Roasted Brussels Sprouts Garlic (Printable version)

Caramelized Brussels sprouts with garlic, olive oil, and a hint of pepper for a crispy, savory side.

# What You'll Need:

→ Vegetables

01 - 1 lb Brussels sprouts, trimmed and halved
02 - 4 garlic cloves, minced

→ Seasonings & Oils

03 - 2 tbsp olive oil
04 - ½ tsp sea salt
05 - ¼ tsp freshly ground black pepper

→ Optional Garnishes

06 - 1 tbsp lemon juice
07 - 2 tbsp grated Parmesan cheese
08 - 1 tbsp chopped fresh parsley

# Directions:

01 - Set the oven to 425°F and line a baking sheet with parchment paper.
02 - In a large bowl, toss Brussels sprouts with olive oil, minced garlic, salt, and pepper until evenly coated.
03 - Spread the Brussels sprouts cut side down in a single layer on the prepared baking sheet to ensure crispiness.
04 - Roast for 20 to 25 minutes, stirring once halfway through, until golden brown and tender.
05 - Remove from oven and toss with lemon juice, Parmesan, or parsley if desired.
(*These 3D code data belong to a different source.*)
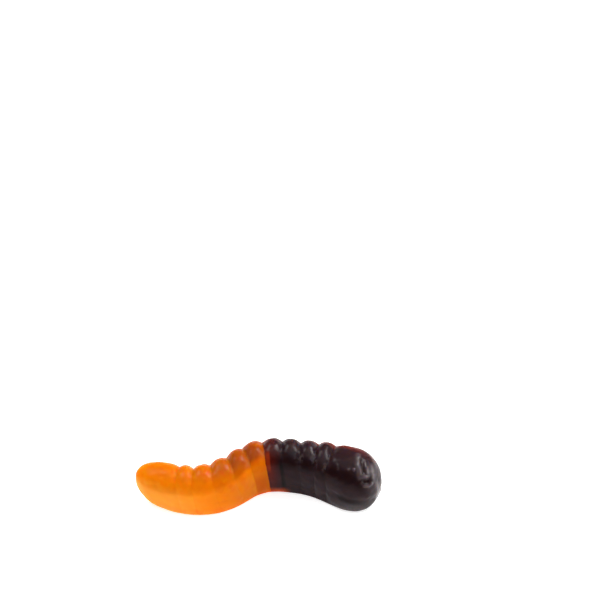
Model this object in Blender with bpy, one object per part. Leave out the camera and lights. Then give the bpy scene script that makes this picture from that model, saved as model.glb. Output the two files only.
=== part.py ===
"""Gummy worm, 65 mm long: one soft sweet of two gels, cast in one mould and set as one piece.

A D-shaped section is swept along an S that lies on the table. The flat back is down, the ribs run over
the ridge and fade down the sides, and the larger end is the head, with a small worm's face.
+X runs from the tail to the head, +Z is up, and the origin is under the middle of the worm's box.
Lengths are in millimetres up to the mesh, which is made in metres.
"""

import math

import bpy
import numpy as np

MM = 0.001

# Centre line: its length, its first heading, and each bend's middle, extent and turn in degrees
LENGTH = 65.0
TAIL_HEADING = -18.5
BENDS = ((19.2, 21.3, 63.2), (34.1, 16.2, -53.7), (47.8, 11.0, -13.9))
# Share of that heading which the ribs turn with, at the tail, the body and the head
RIB_TURN = (0.5, 0.55, 1.0)

# Section at the tail, the body and the head: half width, height, the share of it below the waist, and
# the power of the arch above the waist, where 2 is an ellipse and more is fuller
HALF_WIDTHS = (4.4, 4.8, 6.9)
HEIGHTS = (10.3, 12.9, 13.3)
WAISTS = (0.52, 0.62, 0.48)
ARCH_POWERS = (2.25, 1.95, 2.45)
TAIL_TO_BODY = (2.0, 28.0)
BODY_TO_HEAD = (42.0, 61.0)
BACK_SHARE = 0.95
BACK_EDGE = 0.7

# Round ends: how far each closes in from its tip, how far the flat back stops short, and the tip's height
TAIL_CLOSES, HEAD_CLOSES = 7.9, 9.3
TAIL_LIFTS, HEAD_LIFTS = 12.5, 4.8
TAIL_TIP, HEAD_TIP = 6.0, 4.3
END_POWER = 2.15

# Ribs: the first groove, then each rib's length
FIRST_GROOVE = 11.0
RIBS = (3.85, 4.65, 5.15, 5.15, 4.85, 4.6, 4.5, 4.2, 3.9)
LOBE_REACH = 2.6
BEAD = 1.12
BEAD_POWER = 2.4
BEAD_REACH = 7.0
BEAD_SHIFT = 1.2
WALL_GROOVE = 0.28
GROOVE_ROUND = 0.07
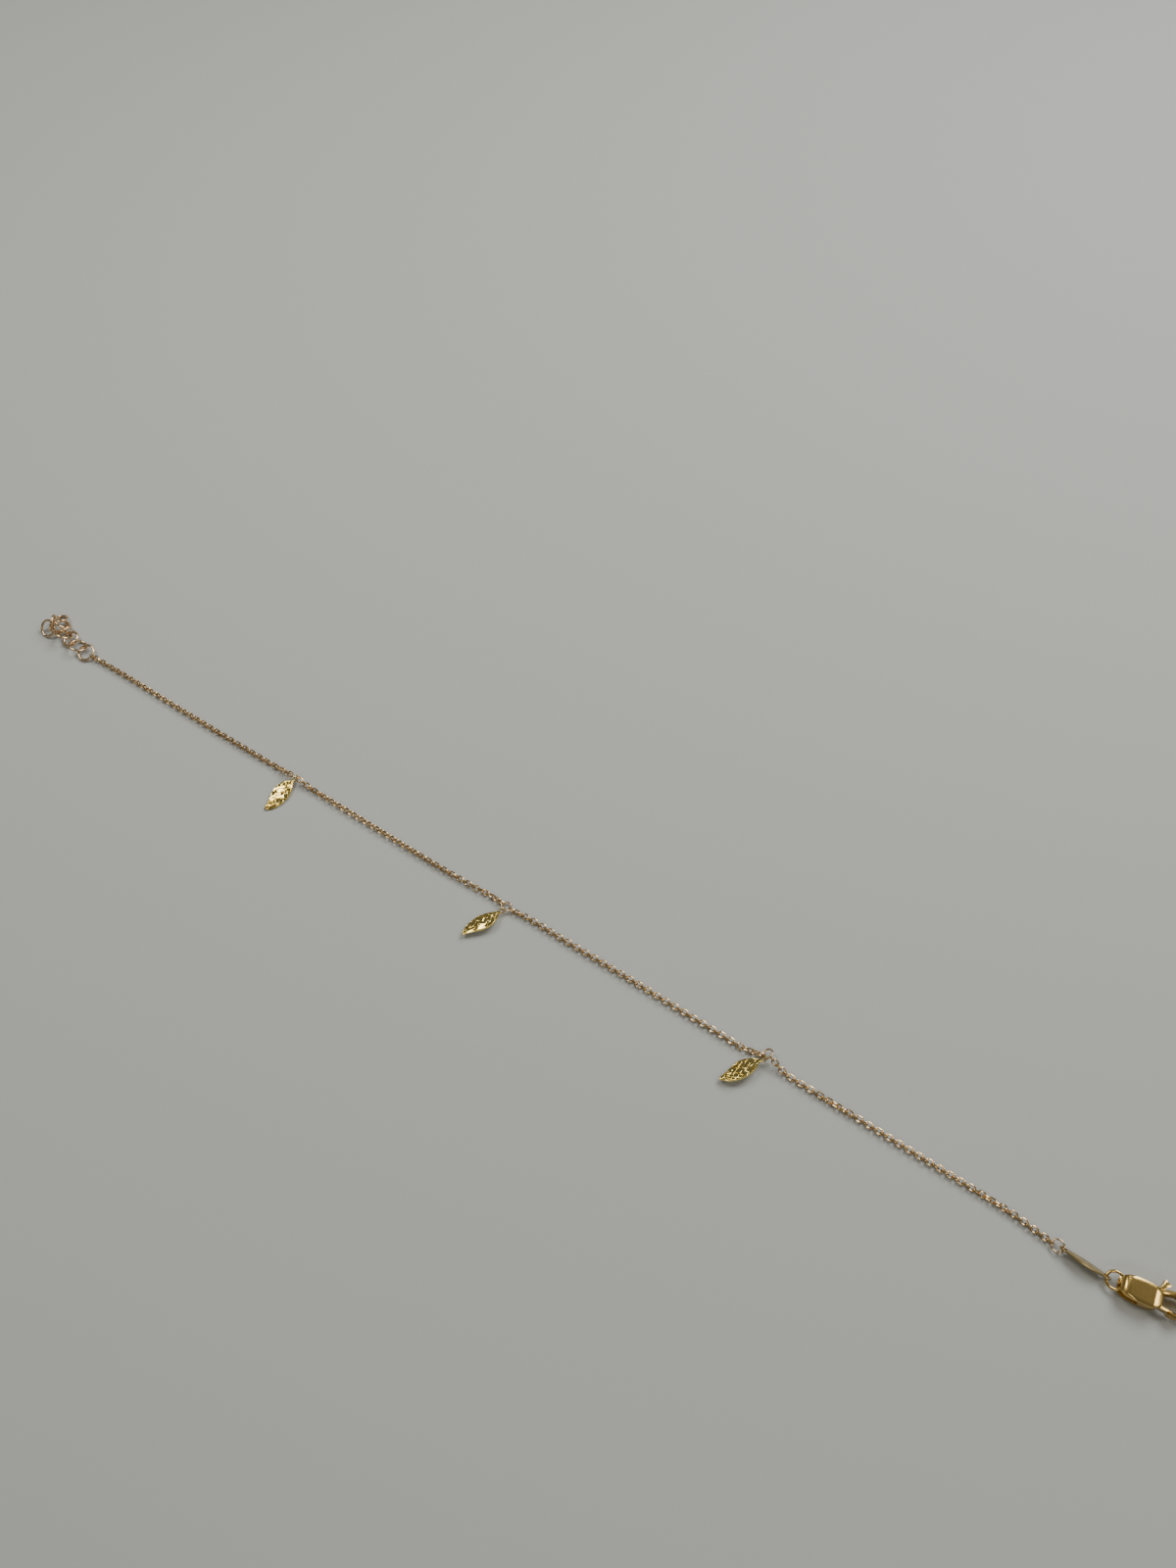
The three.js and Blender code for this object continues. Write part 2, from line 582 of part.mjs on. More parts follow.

Serve immediately.

# Expert advice:

01 -
  • They come out crispy on the outside and melt-in-your-mouth tender inside, nothing like the mushy sprouts you might remember.
  • Garlic gets sweet and fragrant in the oven, turning into little pockets of flavor that make every bite better.
  • Its fast enough for a weeknight but impressive enough that guests always ask for the recipe.
02 -
  • Dont skip cutting them in half, the flat side against the pan is what creates those crispy, caramelized edges everyone loves.
  • If your oven runs cool, bump the temperature up by 10 degrees or theyll just steam instead of roast.
  • Add the garlic with the oil at the start, it roasts alongside the sprouts and turns golden and sweet instead of burning.
03 -
  • Use a high oven temperature and give them space on the pan, thats the secret to getting crispy edges instead of soggy sprouts.
  • Taste one before you serve and adjust the salt or add a squeeze of lemon, that final tweak makes all the difference.